## EXERCISE PROMPT
Retype, exactly as written, every line from the one containing "Model this object" down to the one containing "the rack's footprint.", including both, and nothing else.

## Records with modeling code
↓
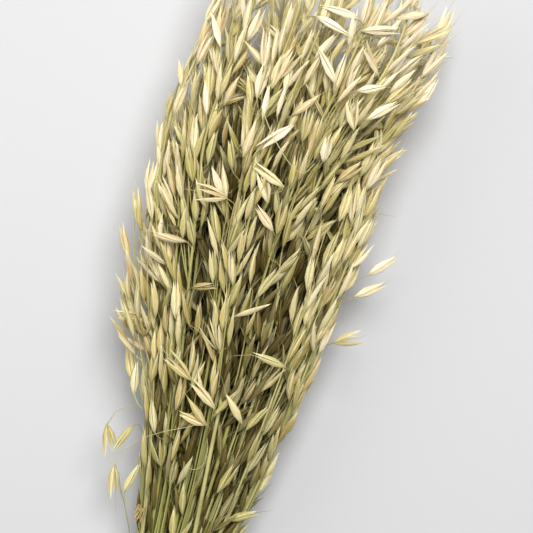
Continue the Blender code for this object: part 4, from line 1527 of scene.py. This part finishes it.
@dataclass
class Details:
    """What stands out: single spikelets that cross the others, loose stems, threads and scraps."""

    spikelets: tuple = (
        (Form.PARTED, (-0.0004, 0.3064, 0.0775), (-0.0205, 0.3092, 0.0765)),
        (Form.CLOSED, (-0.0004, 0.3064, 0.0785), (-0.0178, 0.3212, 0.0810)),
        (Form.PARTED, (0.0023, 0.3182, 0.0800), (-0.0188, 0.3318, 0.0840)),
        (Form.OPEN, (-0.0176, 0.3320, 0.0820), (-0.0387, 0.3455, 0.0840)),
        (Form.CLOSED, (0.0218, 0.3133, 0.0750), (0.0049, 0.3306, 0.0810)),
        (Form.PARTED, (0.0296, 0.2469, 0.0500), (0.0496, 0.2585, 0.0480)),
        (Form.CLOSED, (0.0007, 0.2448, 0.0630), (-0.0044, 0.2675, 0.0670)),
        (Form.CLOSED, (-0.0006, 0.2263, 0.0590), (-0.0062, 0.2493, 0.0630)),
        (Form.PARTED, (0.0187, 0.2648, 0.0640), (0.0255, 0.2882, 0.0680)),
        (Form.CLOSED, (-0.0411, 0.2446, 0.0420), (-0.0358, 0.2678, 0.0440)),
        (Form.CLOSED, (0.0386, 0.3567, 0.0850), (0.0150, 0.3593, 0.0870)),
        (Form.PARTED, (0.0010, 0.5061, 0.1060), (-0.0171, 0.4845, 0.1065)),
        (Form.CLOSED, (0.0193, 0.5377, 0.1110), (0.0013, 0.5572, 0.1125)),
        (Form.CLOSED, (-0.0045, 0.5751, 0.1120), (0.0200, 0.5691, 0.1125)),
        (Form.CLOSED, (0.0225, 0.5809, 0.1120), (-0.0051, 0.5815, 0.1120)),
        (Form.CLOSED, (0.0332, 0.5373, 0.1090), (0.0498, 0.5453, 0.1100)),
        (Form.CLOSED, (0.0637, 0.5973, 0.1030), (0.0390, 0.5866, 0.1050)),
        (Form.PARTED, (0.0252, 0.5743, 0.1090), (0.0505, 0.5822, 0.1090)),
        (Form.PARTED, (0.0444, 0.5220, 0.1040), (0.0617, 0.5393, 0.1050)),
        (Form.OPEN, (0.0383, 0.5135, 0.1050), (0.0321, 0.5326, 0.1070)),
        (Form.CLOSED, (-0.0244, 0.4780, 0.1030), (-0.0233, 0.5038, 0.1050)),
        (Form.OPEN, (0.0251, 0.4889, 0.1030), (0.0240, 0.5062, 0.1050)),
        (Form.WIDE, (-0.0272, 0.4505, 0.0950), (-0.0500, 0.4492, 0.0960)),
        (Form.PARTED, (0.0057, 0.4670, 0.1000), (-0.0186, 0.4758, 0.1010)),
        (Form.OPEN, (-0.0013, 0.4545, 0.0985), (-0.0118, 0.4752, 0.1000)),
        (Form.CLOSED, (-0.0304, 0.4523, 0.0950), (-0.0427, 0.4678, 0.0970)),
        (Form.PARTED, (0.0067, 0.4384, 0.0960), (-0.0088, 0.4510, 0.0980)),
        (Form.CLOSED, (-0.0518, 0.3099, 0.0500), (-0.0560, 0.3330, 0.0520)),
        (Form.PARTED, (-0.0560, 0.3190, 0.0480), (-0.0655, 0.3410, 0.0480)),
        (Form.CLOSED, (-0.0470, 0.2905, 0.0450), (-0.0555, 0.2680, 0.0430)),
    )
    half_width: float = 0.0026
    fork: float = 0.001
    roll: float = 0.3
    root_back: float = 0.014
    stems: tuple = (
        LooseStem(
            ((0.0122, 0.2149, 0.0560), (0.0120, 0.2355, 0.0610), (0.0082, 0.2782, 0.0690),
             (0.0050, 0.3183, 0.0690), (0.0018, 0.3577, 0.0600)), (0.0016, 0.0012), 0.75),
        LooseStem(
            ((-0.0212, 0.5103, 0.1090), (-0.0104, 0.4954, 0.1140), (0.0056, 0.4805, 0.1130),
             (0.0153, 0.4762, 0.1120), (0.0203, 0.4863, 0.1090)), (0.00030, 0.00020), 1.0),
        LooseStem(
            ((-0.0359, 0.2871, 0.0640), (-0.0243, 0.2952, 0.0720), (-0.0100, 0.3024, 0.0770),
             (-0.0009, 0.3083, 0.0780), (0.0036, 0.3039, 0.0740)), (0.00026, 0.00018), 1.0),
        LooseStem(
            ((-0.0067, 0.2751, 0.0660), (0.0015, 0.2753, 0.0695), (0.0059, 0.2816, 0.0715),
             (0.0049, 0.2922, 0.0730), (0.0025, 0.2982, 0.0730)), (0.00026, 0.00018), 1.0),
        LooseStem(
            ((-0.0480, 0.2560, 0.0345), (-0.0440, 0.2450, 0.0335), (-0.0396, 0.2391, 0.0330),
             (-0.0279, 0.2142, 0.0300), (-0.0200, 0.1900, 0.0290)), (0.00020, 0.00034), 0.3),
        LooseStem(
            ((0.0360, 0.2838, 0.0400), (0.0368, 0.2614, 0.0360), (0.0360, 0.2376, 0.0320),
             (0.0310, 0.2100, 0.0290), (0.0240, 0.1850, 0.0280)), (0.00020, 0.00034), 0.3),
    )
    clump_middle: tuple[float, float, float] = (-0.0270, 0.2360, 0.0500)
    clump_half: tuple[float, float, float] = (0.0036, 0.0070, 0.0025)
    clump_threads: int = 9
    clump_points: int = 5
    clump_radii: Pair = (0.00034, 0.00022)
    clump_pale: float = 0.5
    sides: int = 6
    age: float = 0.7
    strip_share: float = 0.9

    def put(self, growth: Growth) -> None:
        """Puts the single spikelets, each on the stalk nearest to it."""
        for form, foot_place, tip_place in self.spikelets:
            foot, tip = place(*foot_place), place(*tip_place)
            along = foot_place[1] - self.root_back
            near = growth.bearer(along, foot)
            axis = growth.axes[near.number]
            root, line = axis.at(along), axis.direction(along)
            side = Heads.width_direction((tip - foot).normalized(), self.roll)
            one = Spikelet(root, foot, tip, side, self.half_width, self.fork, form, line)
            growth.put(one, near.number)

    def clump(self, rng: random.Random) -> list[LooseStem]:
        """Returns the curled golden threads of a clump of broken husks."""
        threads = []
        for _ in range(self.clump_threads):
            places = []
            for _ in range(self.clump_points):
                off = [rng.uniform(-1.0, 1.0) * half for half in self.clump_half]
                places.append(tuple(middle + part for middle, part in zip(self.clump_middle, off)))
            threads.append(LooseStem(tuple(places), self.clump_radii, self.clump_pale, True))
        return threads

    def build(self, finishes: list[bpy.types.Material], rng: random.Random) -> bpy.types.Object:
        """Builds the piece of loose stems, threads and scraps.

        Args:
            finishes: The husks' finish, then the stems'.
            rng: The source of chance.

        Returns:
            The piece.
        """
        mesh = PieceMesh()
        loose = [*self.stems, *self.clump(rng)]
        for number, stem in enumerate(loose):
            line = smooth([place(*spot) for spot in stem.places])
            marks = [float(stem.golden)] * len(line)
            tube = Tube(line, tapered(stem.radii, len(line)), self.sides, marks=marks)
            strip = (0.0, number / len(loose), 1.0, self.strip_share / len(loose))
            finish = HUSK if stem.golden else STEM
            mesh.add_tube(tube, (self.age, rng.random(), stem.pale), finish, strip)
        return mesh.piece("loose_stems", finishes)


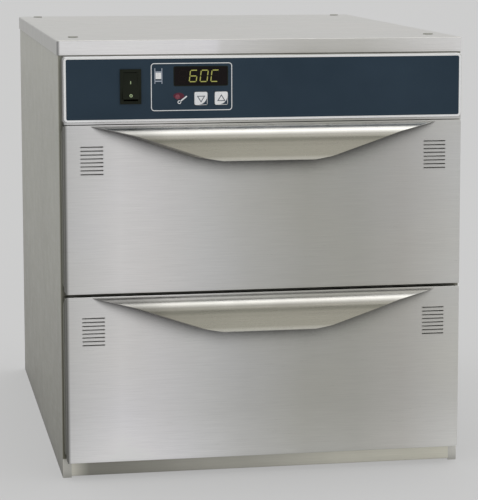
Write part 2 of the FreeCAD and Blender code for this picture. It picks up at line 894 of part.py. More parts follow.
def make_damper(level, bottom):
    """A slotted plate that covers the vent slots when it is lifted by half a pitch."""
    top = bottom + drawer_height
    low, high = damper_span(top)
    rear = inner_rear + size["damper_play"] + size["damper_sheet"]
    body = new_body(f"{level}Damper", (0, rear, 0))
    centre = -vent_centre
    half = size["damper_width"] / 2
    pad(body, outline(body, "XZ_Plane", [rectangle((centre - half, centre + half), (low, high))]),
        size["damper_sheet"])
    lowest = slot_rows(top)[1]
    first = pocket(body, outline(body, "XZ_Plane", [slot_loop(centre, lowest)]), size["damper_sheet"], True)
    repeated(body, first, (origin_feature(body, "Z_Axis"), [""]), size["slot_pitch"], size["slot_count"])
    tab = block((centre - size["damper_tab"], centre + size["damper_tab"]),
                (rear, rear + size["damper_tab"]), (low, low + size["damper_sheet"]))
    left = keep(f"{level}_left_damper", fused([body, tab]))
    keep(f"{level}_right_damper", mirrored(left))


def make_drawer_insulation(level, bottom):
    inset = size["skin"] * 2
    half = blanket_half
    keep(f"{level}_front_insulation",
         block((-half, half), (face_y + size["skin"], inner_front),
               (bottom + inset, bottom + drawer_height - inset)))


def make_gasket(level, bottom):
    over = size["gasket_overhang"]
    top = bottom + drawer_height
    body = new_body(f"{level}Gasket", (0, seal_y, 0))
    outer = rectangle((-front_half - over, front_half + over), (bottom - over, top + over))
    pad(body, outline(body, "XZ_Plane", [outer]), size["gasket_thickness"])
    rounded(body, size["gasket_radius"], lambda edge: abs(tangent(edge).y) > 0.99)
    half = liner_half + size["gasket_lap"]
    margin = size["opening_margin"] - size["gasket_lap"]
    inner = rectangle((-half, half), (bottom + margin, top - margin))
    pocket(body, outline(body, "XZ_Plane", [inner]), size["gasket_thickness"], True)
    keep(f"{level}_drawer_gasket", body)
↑
↓
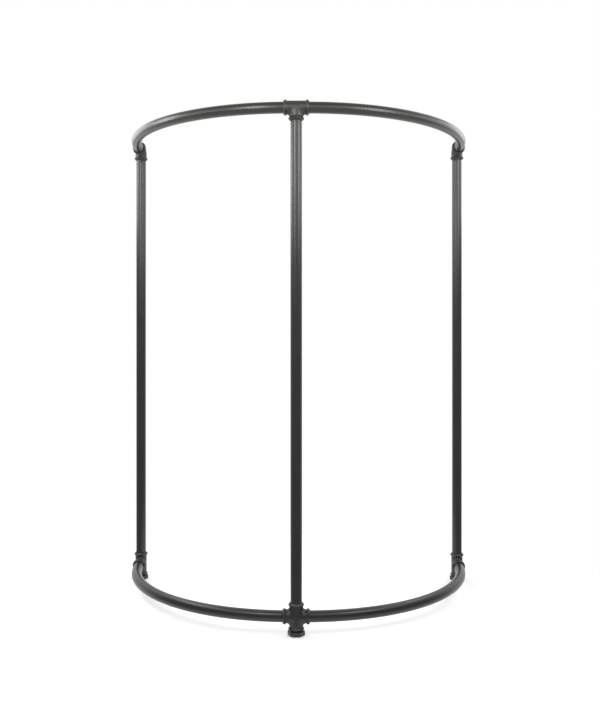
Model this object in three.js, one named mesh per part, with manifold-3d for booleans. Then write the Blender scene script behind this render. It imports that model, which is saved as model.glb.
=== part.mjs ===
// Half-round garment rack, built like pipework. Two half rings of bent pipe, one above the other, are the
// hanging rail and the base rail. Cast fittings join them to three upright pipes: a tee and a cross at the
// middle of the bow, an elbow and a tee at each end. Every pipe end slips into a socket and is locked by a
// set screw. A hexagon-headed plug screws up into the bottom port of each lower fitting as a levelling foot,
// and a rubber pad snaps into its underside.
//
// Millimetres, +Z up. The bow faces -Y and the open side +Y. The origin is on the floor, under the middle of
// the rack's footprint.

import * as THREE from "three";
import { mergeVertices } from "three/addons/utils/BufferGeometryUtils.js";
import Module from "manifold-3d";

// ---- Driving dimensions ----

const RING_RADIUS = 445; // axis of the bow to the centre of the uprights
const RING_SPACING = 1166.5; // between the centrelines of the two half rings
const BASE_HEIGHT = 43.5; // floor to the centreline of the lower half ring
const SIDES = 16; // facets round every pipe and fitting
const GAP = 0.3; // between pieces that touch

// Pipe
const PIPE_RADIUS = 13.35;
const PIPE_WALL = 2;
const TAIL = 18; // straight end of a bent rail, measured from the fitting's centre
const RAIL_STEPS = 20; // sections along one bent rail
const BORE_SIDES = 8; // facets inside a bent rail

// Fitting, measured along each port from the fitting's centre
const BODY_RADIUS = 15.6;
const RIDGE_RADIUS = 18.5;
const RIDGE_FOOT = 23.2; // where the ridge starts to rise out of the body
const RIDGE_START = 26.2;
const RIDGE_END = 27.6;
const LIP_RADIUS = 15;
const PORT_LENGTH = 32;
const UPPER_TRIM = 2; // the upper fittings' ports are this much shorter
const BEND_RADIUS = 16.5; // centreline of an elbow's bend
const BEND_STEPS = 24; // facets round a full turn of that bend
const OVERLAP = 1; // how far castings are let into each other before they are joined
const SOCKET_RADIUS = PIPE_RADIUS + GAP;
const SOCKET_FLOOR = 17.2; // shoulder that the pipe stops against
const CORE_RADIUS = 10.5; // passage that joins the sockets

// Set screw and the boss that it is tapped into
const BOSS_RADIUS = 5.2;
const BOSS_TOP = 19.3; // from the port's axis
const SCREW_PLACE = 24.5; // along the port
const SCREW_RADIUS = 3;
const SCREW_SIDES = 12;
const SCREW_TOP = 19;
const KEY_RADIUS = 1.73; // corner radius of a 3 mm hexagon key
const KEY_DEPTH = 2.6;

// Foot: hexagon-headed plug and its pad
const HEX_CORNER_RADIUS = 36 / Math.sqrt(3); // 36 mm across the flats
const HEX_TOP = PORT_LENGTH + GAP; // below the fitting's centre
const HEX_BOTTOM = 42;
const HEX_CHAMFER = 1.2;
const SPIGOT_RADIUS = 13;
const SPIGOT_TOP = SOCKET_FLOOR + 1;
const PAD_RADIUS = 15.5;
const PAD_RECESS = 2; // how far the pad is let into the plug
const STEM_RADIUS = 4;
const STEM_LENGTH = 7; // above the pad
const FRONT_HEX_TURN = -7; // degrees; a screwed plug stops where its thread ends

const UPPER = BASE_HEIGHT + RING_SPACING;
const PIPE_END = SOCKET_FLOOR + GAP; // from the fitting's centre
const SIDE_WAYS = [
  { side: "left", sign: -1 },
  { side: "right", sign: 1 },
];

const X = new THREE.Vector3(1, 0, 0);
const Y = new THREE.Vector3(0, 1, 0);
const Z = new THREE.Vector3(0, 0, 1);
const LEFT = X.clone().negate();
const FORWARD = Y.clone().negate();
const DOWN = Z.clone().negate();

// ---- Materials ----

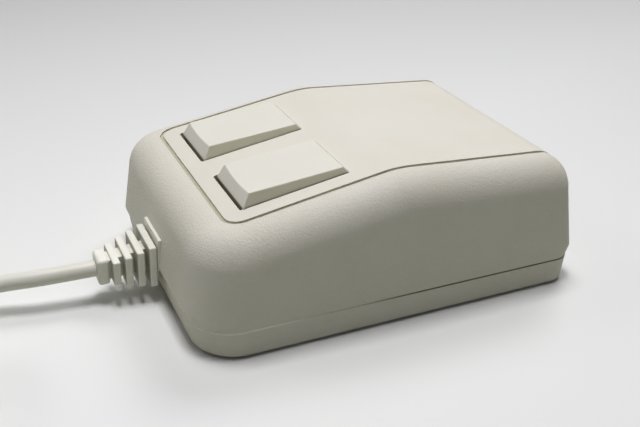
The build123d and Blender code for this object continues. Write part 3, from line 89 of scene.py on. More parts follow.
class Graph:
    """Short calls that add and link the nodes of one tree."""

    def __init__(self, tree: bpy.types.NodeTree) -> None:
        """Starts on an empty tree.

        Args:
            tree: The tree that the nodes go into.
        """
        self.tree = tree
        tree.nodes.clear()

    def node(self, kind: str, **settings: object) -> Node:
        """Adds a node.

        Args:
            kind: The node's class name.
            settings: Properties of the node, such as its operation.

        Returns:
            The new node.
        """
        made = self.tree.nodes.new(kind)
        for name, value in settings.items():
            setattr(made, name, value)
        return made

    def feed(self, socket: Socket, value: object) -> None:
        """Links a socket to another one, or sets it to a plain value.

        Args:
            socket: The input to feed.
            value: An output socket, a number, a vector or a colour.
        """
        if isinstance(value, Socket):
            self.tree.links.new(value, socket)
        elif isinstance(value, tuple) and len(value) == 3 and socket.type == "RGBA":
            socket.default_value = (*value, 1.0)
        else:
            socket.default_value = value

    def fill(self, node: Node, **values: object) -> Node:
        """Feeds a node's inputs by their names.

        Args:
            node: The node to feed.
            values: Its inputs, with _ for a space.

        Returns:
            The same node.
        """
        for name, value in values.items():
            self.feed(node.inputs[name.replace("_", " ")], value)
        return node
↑
## OUTPUT
Model this object in three.js, one named mesh per part, with manifold-3d for booleans. Then write the Blender scene script behind this render. It imports that model, which is saved as model.glb.
=== part.mjs ===
// Half-round garment rack, built like pipework. Two half rings of bent pipe, one above the other, are the
// hanging rail and the base rail. Cast fittings join them to three upright pipes: a tee and a cross at the
// middle of the bow, an elbow and a tee at each end. Every pipe end slips into a socket and is locked by a
// set screw. A hexagon-headed plug screws up into the bottom port of each lower fitting as a levelling foot,
// and a rubber pad snaps into its underside.
//
// Millimetres, +Z up. The bow faces -Y and the open side +Y. The origin is on the floor, under the middle of
// the rack's footprint.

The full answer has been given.